Architecture: Snapshotting
Snapshotting is a highly experimental x86_64
only feature currently under development. It is
100% not supported and only supports a very limited set of devices. This page roughly summarizes
how the system works, and how device authors should think about it when writing new devices.
The snapshot & restore sequence
The data required for a snapshot is stored in several places, including guest memory, and the devices running on the host. To take an accurate snapshot, we need a point in time snapshot. Since there is no way to fetch this state atomically, we have to freeze the guest (VCPUs) and the device backends. Similarly, on restore we must freeze in the same way to prevent partially restored state from being modified.
Snapshotting a running VM
In code, this is implemented by vm_control::do_snapshot. We always freeze the VCPUs first (vm_control::VcpuSuspendGuard). This is done so that we can flush all pending interrupts to the irqchip (LAPIC) without triggering further activity from the driver (which could in turn trigger more device activity). With the VCPUs frozen, we freeze devices (vm_control::DeviceSleepGuard). From here, it's a just a matter of serializing VCPU state, guest memory, and device state.
A word about interrupts
Interrupts come in two primary flavors from the snapshotting perspective: legacy interrupts (e.g. IOAPIC interrupt lines), and MSIs.
Legacy interrupts
These are a little tricky because they are allocated as part of device creation, and device creation
happens before we snapshot or restore. To avoid actually having to snapshot or restore the
Event
object wiring for these interrupts, we rely on the fact that as long as the VM is created
with the right shape (e.g. devices), the interrupt Event
s will be wired between the device & the
irqchip correctly. As part of restoring, we will set the routing table, which ensures that those
events map to the right GSIs in the hypervisor.
MSIs
These are much simpler, because of how MSIs are implemented in CrosVM. In MsixConfig
, we save the
MSI routing information for every IRQ. At restore time, we just register these MSIs with the
hypervisor using the exact same mechanism that would be invoked on device activation (albeit
bypassing GSI allocation since we know from the saved state exactly which GSI must be used).

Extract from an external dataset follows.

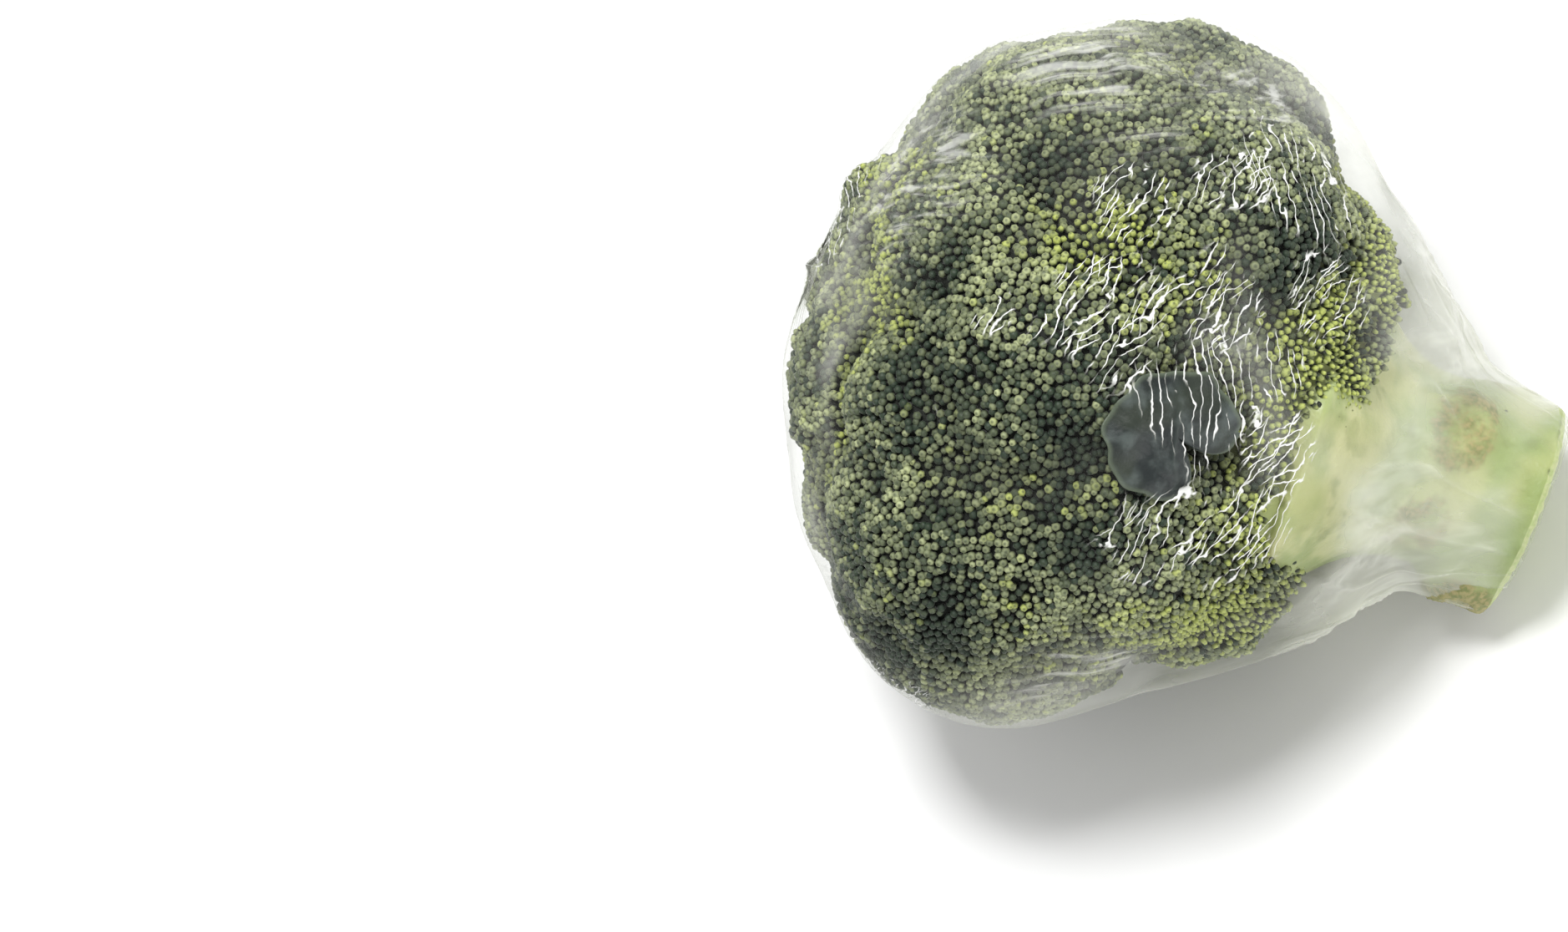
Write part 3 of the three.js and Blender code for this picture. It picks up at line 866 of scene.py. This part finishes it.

Flushing IRQs to the irqchip
IRQs sometimes pass through multiple host Event
s before reaching the hypervisor (or VCPU loop) for
injection. Rather than trying to snapshot the Event
state, we freeze all interrupt sources
(devices) and flush all pending interrupts into the irqchip. This way, snapshotting the irqchip
state is sufficient to capture all pending interrupts.
Two-step snapshotting
Two-step snapshotting is performed in crosvm to ensure data retention.
Problem definition:
- VMM Manager requests crosvm to suspend.
- Crosvm suspends, however host-side processes are still running.
- VMM Manager requests processes suspend.
- VMM Manager requests snapshot from crosvm.
- VMM Manager snapshots host-side processes.
- VMM Manager requests host-side processes and crosvm to resume (or stop).
The problem is that data may be lost in steps 4 & 5, because of the time between steps 2 & 3. After step 2, crosvm is suspended and host-side processes are still running, which means host-side processes may send data to crosvm but the device in crosvm has not read that data.
When the VM resumes, there are no issues, as the data gets read and processing continues normally. However, when the VM restores, that data is lost as it was not saved.
Solution is two-step snapshotting. We modify step 4 to read any data coming from the host just before snapshotting, to save that data in crosvm, and then process that data when the VM resumes.
Restoring a VM in lieu of booting
Restoring on to a running VM is not supported, and may never be. Our preferred approach is to
instead create a new VM from a snapshot. This is why vm_control::do_restore
can be invoked as part
of the VM creation process.
Implications for device authors
New devices SHOULD be compatible with the devices::Suspendable
trait, but MAY defer actual
implementation to the future. This trait's implementation defines how the device will sleep/wake,
and how its state will be saved & restored as part of snapshotting.
New virtio devices SHOULD implement the virtio device snapshot methods on
VirtioDevice:
virtio_sleep
, virtio_wake
, virtio_snapshot
, and virtio_restore
.